Whereas Everyman uses death as a character to explain the mortality of man, Chaucer’s The Pardoner’s Tale approaches death as a symbol; as something that justifies the actions of man. Throughout the story, the characters seem to have no idea what death is. Death is rather referred to as a character in the story. One example is when the publican tells the three rioters that death lives around the village and that he has killed many people there. (685-691) The three rioters then looks for him as if he were a real person that they can kill. The corpse in the first scene is a strong reminder that death comes to all and a direct symbol of unexpected death as he was “slain [that night]./For dronke as he sat on his bench upright” (673-674), dead while partying that very night, in the prime of life. His life and his drinking end by Death. The Pardoner continues the theme of death by mentioning it in regards to the sin of greed. Even before they are destroyed this way, “he who lets such pleasures so entice / Is dead while he is living in such vice,” (547-548) meaning those that go to excess might as well be dead as long as they live that way.

The Pardoner’s Tale also used the gold that the rioters find under the oak tree as a direct symbol of death. Not only does the old man tell them specifically they would find Death under that tree (765), but it also symbolizes greed, which the Pardoner expresses is the mother of manslaughter in his sermon on gambling, which can be considered an extension on greed for money or gold. By portraying death as a theme, and symbolism the Pardoner strengthens his arguments made in his sermons on sin. Both works intend to instruct the readers about the inevitability of death. Both of them also tell about the right ways that people should live their lives. In The Pardoner’s Tale, death is portrayed as something that happens when man lives in sin like what happened to the corpse in the first part and the three rioters who indulged in the sin of greed.
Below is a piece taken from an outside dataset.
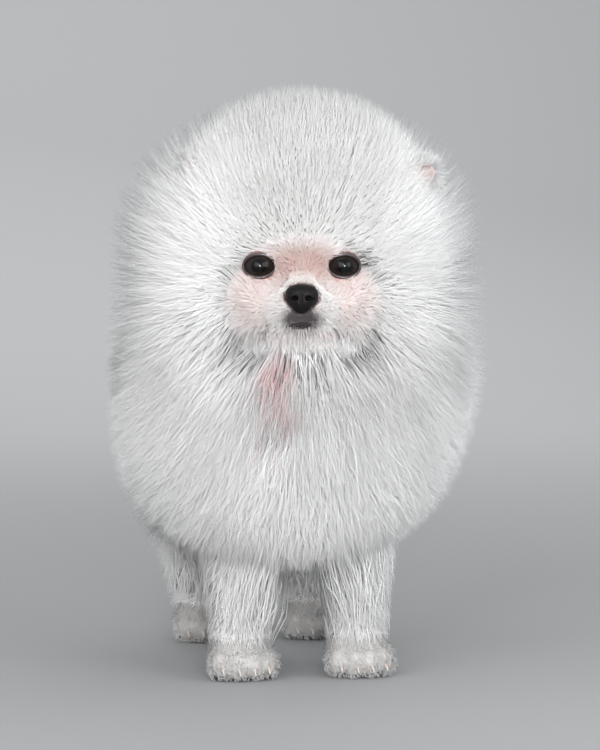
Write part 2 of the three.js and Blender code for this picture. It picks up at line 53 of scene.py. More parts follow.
# sizes of the head, written facing straight ahead and then turned about the neck. Each
# ellipsoid is its middle and its three half widths
head = {
    "turn": math.radians(-10),
    "pivot": (0.0, -0.050, 0.0),
    "eyeOfPart": (0.0195, -0.0902, 0.195),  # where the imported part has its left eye
    "eyeX": 0.0188,
    "eyeY": -0.0902,
    "eyeZ": 0.195,
    "eyeRadius": 0.0078,
    "noseCentre": (0.0, -0.1172, 0.1825),
    "faceHeart": (0.0, -0.084, 0.184),
    "mouthZ": 0.1675,
    "skin": [
        (0, -0.066, 0.205, 0.031, 0.032, 0.029),
        (0, -0.086, 0.190, 0.024, 0.014, 0.017),
        (0.017, -0.083, 0.178, 0.017, 0.015, 0.013),
        (-0.017, -0.083, 0.178, 0.017, 0.015, 0.013),
        (0, -0.103, 0.180, 0.014, 0.017, 0.0115),
        (0.006, -0.108, 0.1755, 0.009, 0.010, 0.0075),
        (-0.006, -0.108, 0.1755, 0.009, 0.010, 0.0075),
        (0, -0.098, 0.1685, 0.013, 0.017, 0.0065),
    ],
    "fill": [
        (0.0125, -0.094, 0.180, 0.013, 0.014, 0.011),
        (-0.0125, -0.094, 0.180, 0.013, 0.014, 0.011),
    ],
    "coat": [
        (0, -0.064, 0.232, 0.062, 0.046, 0.0485),
        (0.038, -0.062, 0.198, 0.036, 0.040, 0.046),
        (-0.038, -0.062, 0.198, 0.036, 0.040, 0.046),
    ],
    "puffCentre": (0, -0.060, 0.205),
    "puffRadii": (0.066, 0.050, 0.066),
    "bowl": (0, -0.124, 0.1855, 0.044, 0.040, 0.0250),
    "space": (0, -0.076, 0.222, 0.070, 0.060, 0.067),
    "skinBlend": 0.007,
    "coatBlend": 0.016,
    "shortCoat": 0.001,
}
# sizes of the body: ellipsoids of the skin, and of the outline that the coat reaches
body = {
    "neckSkin": [(0, -0.026, 0.118, 0.038, 0.042, 0.042)],
    "neckLine": ((0, -0.060, 0.190), (0, -0.028, 0.138), 0.027, 0.034),
    "neckCoat": [
        (-0.002, -0.050, 0.156, 0.0935, 0.060, 0.098),
        (0.001, -0.034, 0.213, 0.092, 0.052, 0.066),
        (-0.010, -0.059, 0.106, 0.080, 0.049, 0.055),
    ],
    "ruffCentre": (-0.004, -0.040, 0.160),
    "ruffRadii": (0.098, 0.068, 0.110),
    "trunkSkin": [
        (0, -0.014, 0.120, 0.038, 0.046, 0.040),
        (0, 0.028, 0.118, 0.035, 0.055, 0.035),
        (0, 0.064, 0.122, 0.035, 0.036, 0.036),
    ],
    "trunkCoat": [
        (0, 0.006, 0.140, 0.084, 0.066, 0.074),
        (0, 0.026, 0.130, 0.079, 0.082, 0.070),
        (0, 0.076, 0.116, 0.074, 0.046, 0.062),
        (0.038, 0.070, 0.088, 0.036, 0.046, 0.044),
        (-0.038, 0.070, 0.088, 0.036, 0.046, 0.044),
    ],
    "tailCoat": [
        (0, 0.068, 0.190, 0.048, 0.054, 0.034),
        (0, 0.092, 0.168, 0.032, 0.030, 0.034),
    ],
    "tailLine": [
        (0, 0.092, 0.148), (0, 0.104, 0.164), (0, 0.104, 0.186),
        (0, 0.084, 0.198), (0, 0.058, 0.200), (0, 0.030, 0.198),
    ],
    "neckBlend": 0.022,
    "trunkBlend": 0.024,
    "tailBlend": 0.014,
    "tailRadius": 0.008,
    "tailTaper": 0.0003,
    "footX": 0.028,
    "frontFeetY": -0.044,
    "hindFeetY": 0.076,
}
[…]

Likewise in Everyman, death is represented as something of a consequence that happens if man betrays God. Man should have good deeds for it is what he gives during his life that will go with him when he dies and not those that he received during his life. Everyman and The Pardoner’s Tale are both medieval works that utilize death to teach about the morality of man. Everyman personified death while the latter used it as a symbolism. Both works used death as the core of their stories; death that has been a common subject of many works; an intense word that reflects a reality every human will one day have to realize.